Data block
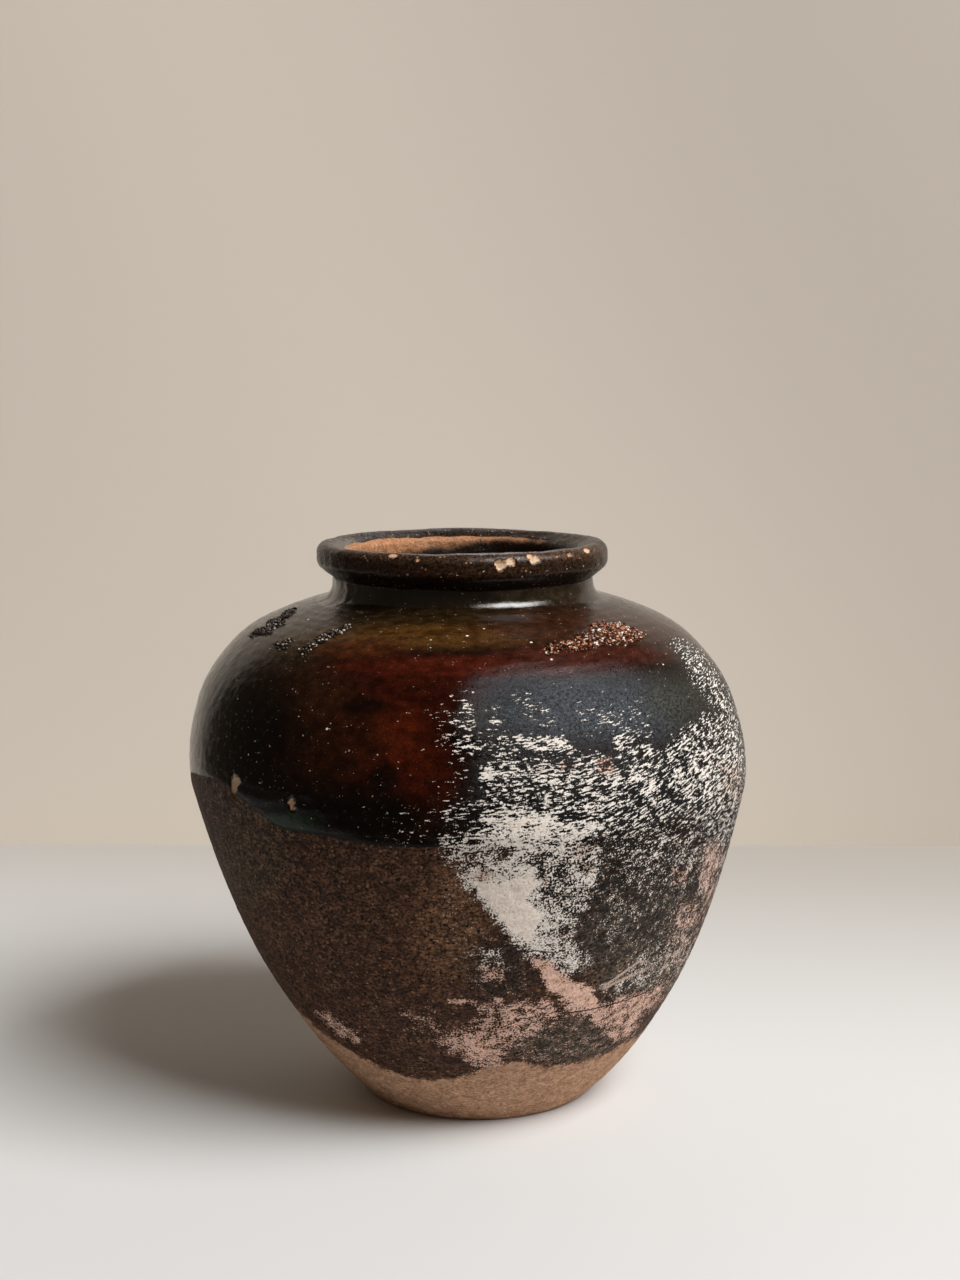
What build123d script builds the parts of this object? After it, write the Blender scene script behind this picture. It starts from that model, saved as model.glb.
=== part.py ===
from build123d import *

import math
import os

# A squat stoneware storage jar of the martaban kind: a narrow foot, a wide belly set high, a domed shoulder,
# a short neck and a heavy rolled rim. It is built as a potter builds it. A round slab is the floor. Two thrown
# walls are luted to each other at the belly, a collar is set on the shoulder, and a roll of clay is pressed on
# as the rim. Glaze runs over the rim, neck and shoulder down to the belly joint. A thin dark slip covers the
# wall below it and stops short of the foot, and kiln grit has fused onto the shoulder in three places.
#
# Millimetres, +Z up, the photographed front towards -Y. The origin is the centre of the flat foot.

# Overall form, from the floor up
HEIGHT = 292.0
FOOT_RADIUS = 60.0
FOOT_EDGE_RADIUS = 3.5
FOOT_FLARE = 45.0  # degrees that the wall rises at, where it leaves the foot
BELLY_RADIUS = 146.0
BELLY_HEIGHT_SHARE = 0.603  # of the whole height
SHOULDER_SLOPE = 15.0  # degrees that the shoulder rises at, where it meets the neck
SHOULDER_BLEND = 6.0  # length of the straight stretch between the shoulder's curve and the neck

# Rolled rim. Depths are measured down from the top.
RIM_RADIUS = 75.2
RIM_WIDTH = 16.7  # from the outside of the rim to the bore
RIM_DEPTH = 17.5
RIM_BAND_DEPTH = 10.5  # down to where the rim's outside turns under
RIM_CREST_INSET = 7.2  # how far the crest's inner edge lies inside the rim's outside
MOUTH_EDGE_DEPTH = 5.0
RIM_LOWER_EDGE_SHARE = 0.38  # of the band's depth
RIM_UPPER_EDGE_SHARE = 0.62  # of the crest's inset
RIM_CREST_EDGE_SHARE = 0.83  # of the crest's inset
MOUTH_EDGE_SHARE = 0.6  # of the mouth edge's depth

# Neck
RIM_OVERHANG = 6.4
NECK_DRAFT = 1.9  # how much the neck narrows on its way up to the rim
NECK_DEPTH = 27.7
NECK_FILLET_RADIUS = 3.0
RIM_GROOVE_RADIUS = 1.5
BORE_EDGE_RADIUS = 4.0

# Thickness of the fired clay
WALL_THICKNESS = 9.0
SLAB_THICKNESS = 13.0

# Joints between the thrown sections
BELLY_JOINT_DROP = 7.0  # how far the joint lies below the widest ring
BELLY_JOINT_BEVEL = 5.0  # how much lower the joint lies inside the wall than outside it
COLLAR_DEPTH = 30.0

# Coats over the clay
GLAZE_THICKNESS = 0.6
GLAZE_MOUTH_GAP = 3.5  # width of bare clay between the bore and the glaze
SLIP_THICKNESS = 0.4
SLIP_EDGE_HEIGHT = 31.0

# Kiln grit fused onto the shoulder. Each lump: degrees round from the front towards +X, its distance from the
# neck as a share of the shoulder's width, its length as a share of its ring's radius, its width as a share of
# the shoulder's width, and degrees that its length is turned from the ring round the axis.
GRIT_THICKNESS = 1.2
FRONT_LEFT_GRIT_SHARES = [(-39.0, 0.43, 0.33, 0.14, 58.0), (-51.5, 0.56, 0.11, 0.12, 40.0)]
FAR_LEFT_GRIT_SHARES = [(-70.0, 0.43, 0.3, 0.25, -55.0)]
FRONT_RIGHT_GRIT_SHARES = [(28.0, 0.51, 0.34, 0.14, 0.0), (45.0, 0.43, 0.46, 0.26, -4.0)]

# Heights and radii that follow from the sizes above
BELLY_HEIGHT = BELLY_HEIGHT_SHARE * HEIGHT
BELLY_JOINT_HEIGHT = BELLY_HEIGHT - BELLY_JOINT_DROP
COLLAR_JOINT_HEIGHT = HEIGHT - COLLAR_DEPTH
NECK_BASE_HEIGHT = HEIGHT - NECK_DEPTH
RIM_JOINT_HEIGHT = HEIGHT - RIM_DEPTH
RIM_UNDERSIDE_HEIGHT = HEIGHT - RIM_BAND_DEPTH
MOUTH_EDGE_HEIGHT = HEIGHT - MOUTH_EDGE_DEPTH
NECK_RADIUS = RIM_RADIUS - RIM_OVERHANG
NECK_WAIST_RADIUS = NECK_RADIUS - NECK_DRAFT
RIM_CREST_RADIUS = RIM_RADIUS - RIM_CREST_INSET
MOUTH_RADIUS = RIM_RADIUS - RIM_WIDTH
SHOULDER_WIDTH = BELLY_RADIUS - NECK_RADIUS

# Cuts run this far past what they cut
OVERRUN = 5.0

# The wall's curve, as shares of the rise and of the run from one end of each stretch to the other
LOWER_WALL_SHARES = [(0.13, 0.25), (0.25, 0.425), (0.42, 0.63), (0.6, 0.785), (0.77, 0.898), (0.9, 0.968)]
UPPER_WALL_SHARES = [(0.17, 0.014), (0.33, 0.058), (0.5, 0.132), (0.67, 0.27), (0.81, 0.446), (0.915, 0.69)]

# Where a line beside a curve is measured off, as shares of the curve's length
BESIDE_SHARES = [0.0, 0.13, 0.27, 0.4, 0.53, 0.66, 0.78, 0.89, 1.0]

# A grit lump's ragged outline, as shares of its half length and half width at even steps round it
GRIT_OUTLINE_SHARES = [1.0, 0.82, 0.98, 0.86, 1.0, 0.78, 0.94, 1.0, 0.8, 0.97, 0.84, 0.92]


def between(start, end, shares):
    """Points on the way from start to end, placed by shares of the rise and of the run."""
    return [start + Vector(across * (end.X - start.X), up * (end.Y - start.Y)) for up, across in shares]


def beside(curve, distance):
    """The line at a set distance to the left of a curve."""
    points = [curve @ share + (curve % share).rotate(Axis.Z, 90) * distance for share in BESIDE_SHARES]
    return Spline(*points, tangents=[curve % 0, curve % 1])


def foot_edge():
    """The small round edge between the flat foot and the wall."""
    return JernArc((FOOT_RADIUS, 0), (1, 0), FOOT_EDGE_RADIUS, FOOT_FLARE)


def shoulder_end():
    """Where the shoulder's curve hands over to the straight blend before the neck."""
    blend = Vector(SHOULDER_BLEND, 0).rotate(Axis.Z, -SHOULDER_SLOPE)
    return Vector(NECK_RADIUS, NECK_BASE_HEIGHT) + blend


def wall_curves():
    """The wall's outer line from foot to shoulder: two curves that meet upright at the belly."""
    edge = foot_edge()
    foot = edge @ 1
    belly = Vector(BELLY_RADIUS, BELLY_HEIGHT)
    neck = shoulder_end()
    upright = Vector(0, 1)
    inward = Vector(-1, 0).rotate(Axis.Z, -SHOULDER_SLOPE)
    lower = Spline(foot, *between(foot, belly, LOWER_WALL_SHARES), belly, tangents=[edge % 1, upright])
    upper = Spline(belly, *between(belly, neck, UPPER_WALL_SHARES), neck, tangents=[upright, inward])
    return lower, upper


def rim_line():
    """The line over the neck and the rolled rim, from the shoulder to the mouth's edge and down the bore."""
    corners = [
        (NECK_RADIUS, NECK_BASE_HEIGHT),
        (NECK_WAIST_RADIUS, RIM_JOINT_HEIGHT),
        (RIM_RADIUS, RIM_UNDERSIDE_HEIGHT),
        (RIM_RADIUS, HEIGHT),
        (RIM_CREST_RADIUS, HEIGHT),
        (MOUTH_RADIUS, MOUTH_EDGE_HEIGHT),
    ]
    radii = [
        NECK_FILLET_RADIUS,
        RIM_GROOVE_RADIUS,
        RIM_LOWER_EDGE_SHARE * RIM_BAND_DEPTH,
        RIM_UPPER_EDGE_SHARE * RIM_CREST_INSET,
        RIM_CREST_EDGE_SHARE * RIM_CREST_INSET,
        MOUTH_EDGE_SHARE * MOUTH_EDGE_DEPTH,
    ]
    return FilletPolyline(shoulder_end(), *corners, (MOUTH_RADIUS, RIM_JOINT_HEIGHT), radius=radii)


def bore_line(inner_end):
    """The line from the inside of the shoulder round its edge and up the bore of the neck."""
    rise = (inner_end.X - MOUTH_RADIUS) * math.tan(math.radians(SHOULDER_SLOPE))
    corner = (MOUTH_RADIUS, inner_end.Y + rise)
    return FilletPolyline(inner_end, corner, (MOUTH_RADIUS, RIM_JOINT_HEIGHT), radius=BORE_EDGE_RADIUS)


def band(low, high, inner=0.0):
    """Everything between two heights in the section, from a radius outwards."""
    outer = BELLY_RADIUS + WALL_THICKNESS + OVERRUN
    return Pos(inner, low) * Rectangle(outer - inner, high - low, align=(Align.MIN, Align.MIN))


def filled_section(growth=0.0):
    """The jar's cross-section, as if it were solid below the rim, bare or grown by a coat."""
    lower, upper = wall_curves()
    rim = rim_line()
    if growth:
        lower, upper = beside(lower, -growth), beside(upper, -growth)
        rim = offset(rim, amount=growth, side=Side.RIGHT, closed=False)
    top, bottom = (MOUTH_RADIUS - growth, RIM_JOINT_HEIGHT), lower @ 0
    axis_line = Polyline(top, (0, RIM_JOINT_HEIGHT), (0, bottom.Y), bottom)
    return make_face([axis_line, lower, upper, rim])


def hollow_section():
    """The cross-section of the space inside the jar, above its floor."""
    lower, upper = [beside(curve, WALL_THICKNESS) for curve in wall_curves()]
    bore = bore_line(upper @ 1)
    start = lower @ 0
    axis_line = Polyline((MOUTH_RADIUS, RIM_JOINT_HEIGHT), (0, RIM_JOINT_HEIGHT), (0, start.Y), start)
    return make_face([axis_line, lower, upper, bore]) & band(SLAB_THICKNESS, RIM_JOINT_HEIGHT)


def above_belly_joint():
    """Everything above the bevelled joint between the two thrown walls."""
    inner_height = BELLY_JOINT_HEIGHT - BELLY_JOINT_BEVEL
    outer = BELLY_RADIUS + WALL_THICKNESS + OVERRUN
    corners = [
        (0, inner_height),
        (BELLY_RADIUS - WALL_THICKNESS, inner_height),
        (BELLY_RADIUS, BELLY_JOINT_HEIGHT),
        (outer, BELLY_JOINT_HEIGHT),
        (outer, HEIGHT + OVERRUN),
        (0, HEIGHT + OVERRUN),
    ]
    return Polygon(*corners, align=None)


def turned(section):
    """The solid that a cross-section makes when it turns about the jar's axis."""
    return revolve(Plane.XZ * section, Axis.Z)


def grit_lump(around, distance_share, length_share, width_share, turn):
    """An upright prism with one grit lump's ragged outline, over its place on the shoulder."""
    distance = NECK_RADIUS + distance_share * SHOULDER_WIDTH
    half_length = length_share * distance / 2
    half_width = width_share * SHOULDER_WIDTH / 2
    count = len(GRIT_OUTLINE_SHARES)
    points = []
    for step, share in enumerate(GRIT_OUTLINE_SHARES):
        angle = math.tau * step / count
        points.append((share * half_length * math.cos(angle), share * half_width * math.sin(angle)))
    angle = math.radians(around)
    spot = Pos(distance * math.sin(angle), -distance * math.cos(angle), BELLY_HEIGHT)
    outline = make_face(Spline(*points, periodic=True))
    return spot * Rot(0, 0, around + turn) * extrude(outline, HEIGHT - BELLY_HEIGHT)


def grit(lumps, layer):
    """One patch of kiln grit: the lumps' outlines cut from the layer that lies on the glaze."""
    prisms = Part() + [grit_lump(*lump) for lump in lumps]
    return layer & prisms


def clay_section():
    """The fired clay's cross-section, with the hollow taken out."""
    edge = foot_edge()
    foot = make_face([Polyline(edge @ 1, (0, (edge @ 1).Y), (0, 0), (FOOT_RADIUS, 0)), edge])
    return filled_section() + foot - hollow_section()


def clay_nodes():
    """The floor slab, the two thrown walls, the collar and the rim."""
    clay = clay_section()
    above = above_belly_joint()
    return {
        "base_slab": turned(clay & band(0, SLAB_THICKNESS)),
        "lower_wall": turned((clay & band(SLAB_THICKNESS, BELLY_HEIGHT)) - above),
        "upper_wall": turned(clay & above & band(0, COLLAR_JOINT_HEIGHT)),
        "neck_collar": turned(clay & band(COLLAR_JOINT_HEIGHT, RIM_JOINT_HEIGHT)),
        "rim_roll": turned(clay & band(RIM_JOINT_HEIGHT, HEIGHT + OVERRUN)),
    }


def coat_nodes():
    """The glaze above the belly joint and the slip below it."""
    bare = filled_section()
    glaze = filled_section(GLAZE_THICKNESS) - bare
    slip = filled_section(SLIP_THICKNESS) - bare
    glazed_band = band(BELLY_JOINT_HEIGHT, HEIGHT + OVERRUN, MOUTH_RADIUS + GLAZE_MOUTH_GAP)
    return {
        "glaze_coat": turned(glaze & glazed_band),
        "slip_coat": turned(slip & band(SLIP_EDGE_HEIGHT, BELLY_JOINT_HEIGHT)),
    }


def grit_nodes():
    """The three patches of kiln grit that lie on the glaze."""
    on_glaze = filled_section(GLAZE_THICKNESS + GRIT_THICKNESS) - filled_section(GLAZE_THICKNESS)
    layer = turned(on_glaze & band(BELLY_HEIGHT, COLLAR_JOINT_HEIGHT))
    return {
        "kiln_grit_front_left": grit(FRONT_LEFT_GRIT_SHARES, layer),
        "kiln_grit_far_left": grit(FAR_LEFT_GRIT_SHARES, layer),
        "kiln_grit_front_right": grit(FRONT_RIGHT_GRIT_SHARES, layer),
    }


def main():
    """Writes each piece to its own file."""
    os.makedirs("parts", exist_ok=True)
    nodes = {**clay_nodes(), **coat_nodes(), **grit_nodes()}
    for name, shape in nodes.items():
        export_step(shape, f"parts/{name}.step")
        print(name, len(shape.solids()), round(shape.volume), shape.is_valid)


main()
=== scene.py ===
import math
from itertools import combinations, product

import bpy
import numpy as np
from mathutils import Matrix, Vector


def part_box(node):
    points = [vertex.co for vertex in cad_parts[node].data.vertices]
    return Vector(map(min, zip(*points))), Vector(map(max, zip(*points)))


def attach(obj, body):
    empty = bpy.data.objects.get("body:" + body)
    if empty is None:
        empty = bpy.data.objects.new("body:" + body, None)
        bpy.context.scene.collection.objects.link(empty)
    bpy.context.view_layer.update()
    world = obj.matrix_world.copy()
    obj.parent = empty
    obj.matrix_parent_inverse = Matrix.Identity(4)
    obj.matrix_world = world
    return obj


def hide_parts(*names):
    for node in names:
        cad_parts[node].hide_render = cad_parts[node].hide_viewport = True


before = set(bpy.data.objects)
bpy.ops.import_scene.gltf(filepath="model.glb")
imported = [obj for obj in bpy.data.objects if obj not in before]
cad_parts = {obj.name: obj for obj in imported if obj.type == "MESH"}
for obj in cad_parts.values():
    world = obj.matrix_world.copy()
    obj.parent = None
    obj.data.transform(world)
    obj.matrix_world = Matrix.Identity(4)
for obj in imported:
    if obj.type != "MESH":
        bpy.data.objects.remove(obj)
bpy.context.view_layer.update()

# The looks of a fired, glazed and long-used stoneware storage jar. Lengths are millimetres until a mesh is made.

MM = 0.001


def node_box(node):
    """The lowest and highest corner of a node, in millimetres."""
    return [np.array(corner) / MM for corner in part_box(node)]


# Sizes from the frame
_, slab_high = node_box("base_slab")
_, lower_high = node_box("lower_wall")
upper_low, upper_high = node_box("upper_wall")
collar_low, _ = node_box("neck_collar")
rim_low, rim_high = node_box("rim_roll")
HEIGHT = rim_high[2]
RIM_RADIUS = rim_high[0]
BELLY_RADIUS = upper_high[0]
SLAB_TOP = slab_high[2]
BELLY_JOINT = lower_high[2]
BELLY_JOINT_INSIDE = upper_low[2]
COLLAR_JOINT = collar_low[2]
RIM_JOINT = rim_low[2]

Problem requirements
Reproduce exactly, and only, the lines from the one that contains "for name, shape" down to the one that contains "if empty is", both ends included.

Worked solution
    for name, shape in nodes.items():
        export_step(shape, f"parts/{name}.step")
        print(name, len(shape.solids()), round(shape.volume), shape.is_valid)


main()
=== scene.py ===
import math
from itertools import combinations, product

import bpy
import numpy as np
from mathutils import Matrix, Vector


def part_box(node):
    points = [vertex.co for vertex in cad_parts[node].data.vertices]
    return Vector(map(min, zip(*points))), Vector(map(max, zip(*points)))


def attach(obj, body):
    empty = bpy.data.objects.get("body:" + body)
    if empty is None:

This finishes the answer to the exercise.